A former student called me to ask if I remembered another classmate nicknamed “Coffee.” Of course I remembered the 1/500 treasure: A delightful girl with a fervor for learning, who had been a second year English major in the school where I taught. I try to remember most of my students, but Coffee was easy: She often emailed me with serious questions about cultural issues and after several meetings, at her request, we changed her English name to one, at the time, we thought better suited a Business English major. I later felt I was wrong and, unlike other students and associates that I address by their Chinese, I have never called Coffee by the new name I foisted on her.
And I remembered that pretty young Coffee came from a poor rural family and had an older brother and sister. It was this knowledge that especially dismayed me when I was told that she had been diagnosed with bone cancer. I knew instantly that not only would she suffer ostracism associated with being handicapped in China–It it is an enormous social burden that she would not be able to afford to lighten–but the costs would prevent treatment that could help minimize her disability in this difference-vigilant culture. Her father, aware of the same, took more than half a day to accede to the surgeons requests for a consent form to remove Coffee’s leg. He thought it might be better to let Coffee die rather than face shunning for a disability.
It takes no special education to know there is shame and hardship ahead for his daughter and family. Please don’t judge him harshly. He loves his daughter and has already invested his life’s savings to see her through three years of college. He is back at home while Coffee’s mother must pay a daily fee to maintain all an day and night vigil at the hospital. They live two hours and many, many years away from China’s third largest metropolis.
The hospital was without air conditioning and in desperate need of paint and renovation, but I knew that even this questionable house of healing was more than she could afford. I met her mother, a woman who has obviously labored hundreds of long days under the sun, and immediately knew that finances were going to the biggest single factor in Coffee’s treatment and recovery. And worse yet, the hospital’s worn facade was a metaphor for the growing disparity between rich and poor in China that has enmeshed Coffee and her family–and just at a time when they had hoped to improve their station in life through school. The rich are living, and living well, while the poor are dying for want of health care. Coffee was smiling and genuinely optimistic during our meeting. She could already navigate, on crutches, the area from her bed to the common television alcove down the bleak corridor. Her leg was removed only two weeks ago, but Coffee is far ahead of the healing curve. I am told that Coffee attended class up until two days before her scheduled surgery and today she shared, in confident and relaxed English, that she intends to go back to college next semester even if it is during her chemotherapy. I believe her. The school, with no handicapped accessibility, no air conditioning, overcrowded dorms and mind-numbing class schedules, is all she thinks about. She will finish college even if her post-graduate chances for good paying work have been diminished. If I could have bottled one-tenth of one-percent of the courage that issued from her today I could sell it and fund a cure for her disease. But, the best anyone has been able to do so far is take up a collection for her at school: Her classmates, no better off financially, have raised about $600 USD for her care.
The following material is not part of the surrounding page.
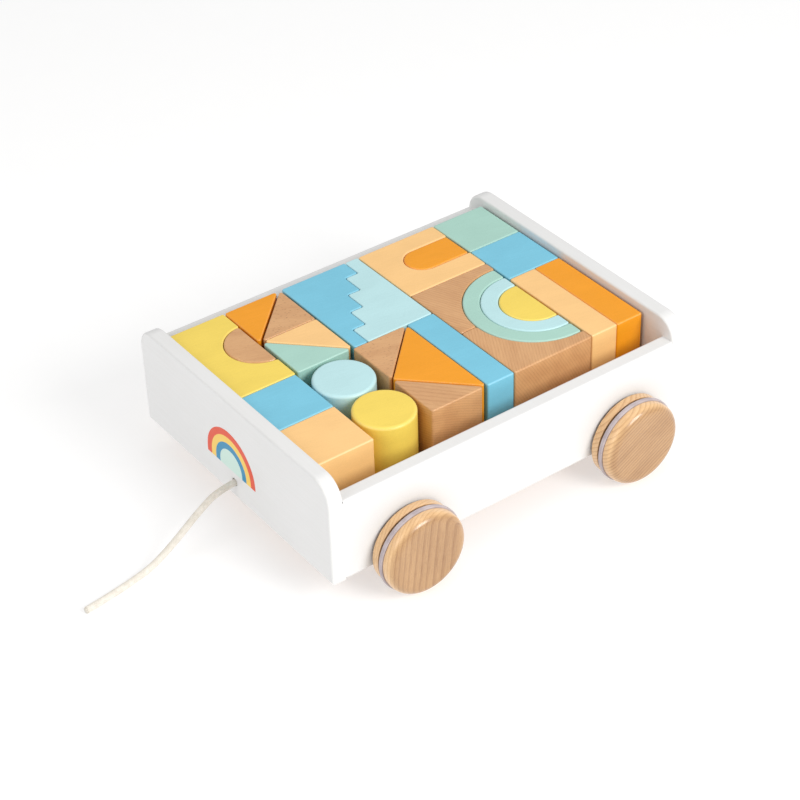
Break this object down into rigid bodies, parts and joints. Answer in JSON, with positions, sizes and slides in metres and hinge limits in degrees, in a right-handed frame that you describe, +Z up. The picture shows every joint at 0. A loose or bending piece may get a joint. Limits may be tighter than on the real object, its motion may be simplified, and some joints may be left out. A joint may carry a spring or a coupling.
{
  "type": "block wagon",
  "caption": "Low wooden pull-along wagon: white tray with raised ends, ring-tyred beech wheels, a short pull cord, and a fitted load of painted building blocks.",
  "frame": {"origin": "on the ground, midway between the outer wheel faces and midway between the end panels' outer faces", "axes": "-Y is the front, where the cord leaves; +Z up; the axles lie along X"},
  "size_m": [0.2426, 0.3796, 0.0926],
  "materials": {
    "white_paint": "white satin lacquer on beech",
    "floor_ply": "unpainted plywood",
    "beech": "natural beech, clear satin lacquer",
    "rubber_ring": "matte grey",
    "steel": "drawn",
    "nylon": "matte",
    "cotton_cord": "laid cotton, undyed",
    "paint_yellow": "water-based paint, satin",
    "paint_blue": "water-based paint, satin",
    "paint_light_blue": "water-based paint, satin",
    "paint_peach": "water-based paint, satin",
    "paint_orange": "water-based paint, satin",
    "paint_mint": "water-based paint, satin"
  },
  "bodies": {
    "tray": {"front_panel": "white_paint", "rear_panel": "white_paint", "side_board_left": "white_paint", "side_board_right": "white_paint", "floor_board": "floor_ply", "corner_dowels": "beech", "pull_cord": "cotton_cord", "cord_knot": "cotton_cord"},
    "front_wheels": {"axle_front": "steel", "wheel_front_left": "beech", "wheel_front_right": "beech", "rubber_ring_front_left": "rubber_ring", "rubber_ring_front_right": "rubber_ring", "washer_front_left": "nylon", "washer_front_right": "nylon"},
    "rear_wheels": {"axle_rear": "steel", "wheel_rear_left": "beech", "wheel_rear_right": "beech", "rubber_ring_rear_left": "rubber_ring", "rubber_ring_rear_right": "rubber_ring", "washer_rear_left": "nylon", "washer_rear_right": "nylon"},
    "block_blue_bar": {"block_blue_bar": "paint_blue"},
    "block_blue_cube_front": {"block_blue_cube_front": "paint_blue"},
    "block_blue_cube_rear": {"block_blue_cube_rear": "paint_blue"},
    "block_blue_staircase": {"block_blue_staircase": "paint_blue"},
    "block_light_blue_arch": {"block_light_blue_arch": "paint_light_blue"},
    "block_light_blue_cylinder": {"block_light_blue_cylinder": "paint_light_blue"},
    "block_light_blue_staircase": {"block_light_blue_staircase": "paint_light_blue"},
    "block_mint_arch": {"block_mint_arch": "paint_mint"},
    "block_mint_cube": {"block_mint_cube": "paint_mint"},
    "block_mint_triangle": {"block_mint_triangle": "paint_mint"},
    "block_natural_half_disc": {"block_natural_half_disc": "beech"},
    "block_natural_quarter_left": {"block_natural_quarter_left": "beech"},
    "block_natural_quarter_right": {"block_natural_quarter_right": "beech"},
    "block_natural_triangle_front": {"block_natural_triangle_front": "beech"},
    "block_natural_triangle_middle": {"block_natural_triangle_middle": "beech"},
    "block_natural_triangle_side": {"block_natural_triangle_side": "beech"},
    "block_orange_bar": {"block_orange_bar": "paint_orange"},
    "block_orange_round_end": {"block_orange_round_end": "paint_orange"},
    "block_orange_triangle_large": {"block_orange_triangle_large": "paint_orange"},
    "block_orange_triangle_small": {"block_orange_triangle_small": "paint_orange"},
    "block_peach_bar": {"block_peach_bar": "paint_peach"},
    "block_peach_cube": {"block_peach_cube": "paint_peach"},
    "block_peach_slotted": {"block_peach_slotted": "paint_peach"},
    "block_peach_triangle": {"block_peach_triangle": "paint_peach"},
    "block_yellow_archway": {"block_yellow_archway": "paint_yellow"},
    "block_yellow_cylinder": {"block_yellow_cylinder": "paint_yellow"},
    "block_yellow_half_disc": {"block_yellow_half_disc": "paint_yellow"}
  },
  "joints": [
    {"name": "front_axle_spin", "type": "hinge", "parent": "tray", "child": "front_wheels", "pos_m": [0, -0.0786, 0.0286], "axis": [1, 0, 0], "continuous": true},
    {"name": "rear_axle_spin", "type": "hinge", "parent": "tray", "child": "rear_wheels", "pos_m": [0, 0.0861, 0.0286], "axis": [1, 0, 0], "continuous": true},
    {"name": "lift_blue_bar", "type": "slide", "parent": "tray", "child": "block_blue_bar", "axis": [0, 0, 1], "range_m": [0, 0.06]},
    {"name": "lift_blue_cube_front", "type": "slide", "parent": "tray", "child": "block_blue_cube_front", "axis": [0, 0, 1], "range_m": [0, 0.06]},
    {"name": "lift_blue_cube_rear", "type": "slide", "parent": "tray", "child": "block_blue_cube_rear", "axis": [0, 0, 1], "range_m": [0, 0.06]},
    {"name": "lift_blue_staircase", "type": "slide", "parent": "tray", "child": "block_blue_staircase", "axis": [0, 0, 1], "range_m": [0, 0.06]},
    {"name": "lift_light_blue_arch", "type": "slide", "parent": "tray", "child": "block_light_blue_arch", "axis": [0, 0, 1], "range_m": [0, 0.06]},
    {"name": "lift_light_blue_cylinder", "type": "slide", "parent": "tray", "child": "block_light_blue_cylinder", "axis": [0, 0, 1], "range_m": [0, 0.06]},
    {"name": "lift_light_blue_staircase", "type": "slide", "parent": "tray", "child": "block_light_blue_staircase", "axis": [0, 0, 1], "range_m": [0, 0.06]},
    {"name": "lift_mint_arch", "type": "slide", "parent": "tray", "child": "block_mint_arch", "axis": [0, 0, 1], "range_m": [0, 0.06]},
    {"name": "lift_mint_cube", "type": "slide", "parent": "tray", "child": "block_mint_cube", "axis": [0, 0, 1], "range_m": [0, 0.06]},
    {"name": "lift_mint_triangle", "type": "slide", "parent": "tray", "child": "block_mint_triangle", "axis": [0, 0, 1], "range_m": [0, 0.06]},
    {"name": "lift_natural_half_disc", "type": "slide", "parent": "tray", "child": "block_natural_half_disc", "axis": [0, 0, 1], "range_m": [0, 0.06]},
    {"name": "lift_natural_quarter_left", "type": "slide", "parent": "tray", "child": "block_natural_quarter_left", "axis": [0, 0, 1], "range_m": [0, 0.06]},
    {"name": "lift_natural_quarter_right", "type": "slide", "parent": "tray", "child": "block_natural_quarter_right", "axis": [0, 0, 1], "range_m": [0, 0.06]},
    {"name": "lift_natural_triangle_front", "type": "slide", "parent": "tray", "child": "block_natural_triangle_front", "axis": [0, 0, 1], "range_m": [0, 0.06]},
    {"name": "lift_natural_triangle_middle", "type": "slide", "parent": "tray", "child": "block_natural_triangle_middle", "axis": [0, 0, 1], "range_m": [0, 0.06]},
    {"name": "lift_natural_triangle_side", "type": "slide", "parent": "tray", "child": "block_natural_triangle_side", "axis": [0, 0, 1], "range_m": [0, 0.06]},
    {"name": "lift_orange_bar", "type": "slide", "parent": "tray", "child": "block_orange_bar", "axis": [0, 0, 1], "range_m": [0, 0.06]},
    {"name": "lift_orange_round_end", "type": "slide", "parent": "tray", "child": "block_orange_round_end", "axis": [0, 0, 1], "range_m": [0, 0.06]},
    {"name": "lift_orange_triangle_large", "type": "slide", "parent": "tray", "child": "block_orange_triangle_large", "axis": [0, 0, 1], "range_m": [0, 0.06]},
    {"name": "lift_orange_triangle_small", "type": "slide", "parent": "tray", "child": "block_orange_triangle_small", "axis": [0, 0, 1], "range_m": [0, 0.06]},
    {"name": "lift_peach_bar", "type": "slide", "parent": "tray", "child": "block_peach_bar", "axis": [0, 0, 1], "range_m": [0, 0.06]},
    {"name": "lift_peach_cube", "type": "slide", "parent": "tray", "child": "block_peach_cube", "axis": [0, 0, 1], "range_m": [0, 0.06]},
    {"name": "lift_peach_slotted", "type": "slide", "parent": "tray", "child": "block_peach_slotted", "axis": [0, 0, 1], "range_m": [0, 0.06]},
    {"name": "lift_peach_triangle", "type": "slide", "parent": "tray", "child": "block_peach_triangle", "axis": [0, 0, 1], "range_m": [0, 0.06]},
    {"name": "lift_yellow_archway", "type": "slide", "parent": "tray", "child": "block_yellow_archway", "axis": [0, 0, 1], "range_m": [0, 0.06]},
    {"name": "lift_yellow_cylinder", "type": "slide", "parent": "tray", "child": "block_yellow_cylinder", "axis": [0, 0, 1], "range_m": [0, 0.06]},
    {"name": "lift_yellow_half_disc", "type": "slide", "parent": "tray", "child": "block_yellow_half_disc", "axis": [0, 0, 1], "range_m": [0, 0.06]}
  ]
}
She is still several thousand short of what she will need for a manageable new leg alone. It is with great sadness that I announce another courageous soul will join the League of Extraordinary Chinese Women. I gave that title to a group of women who met during chemotherapy and have intuitively done health and healing in the face of HER2 breast cancer with bravery and even laughter: they watch sunrise together, meet for tea and inspiration and helped each other through hard times with meager resources, but hopeful hearts.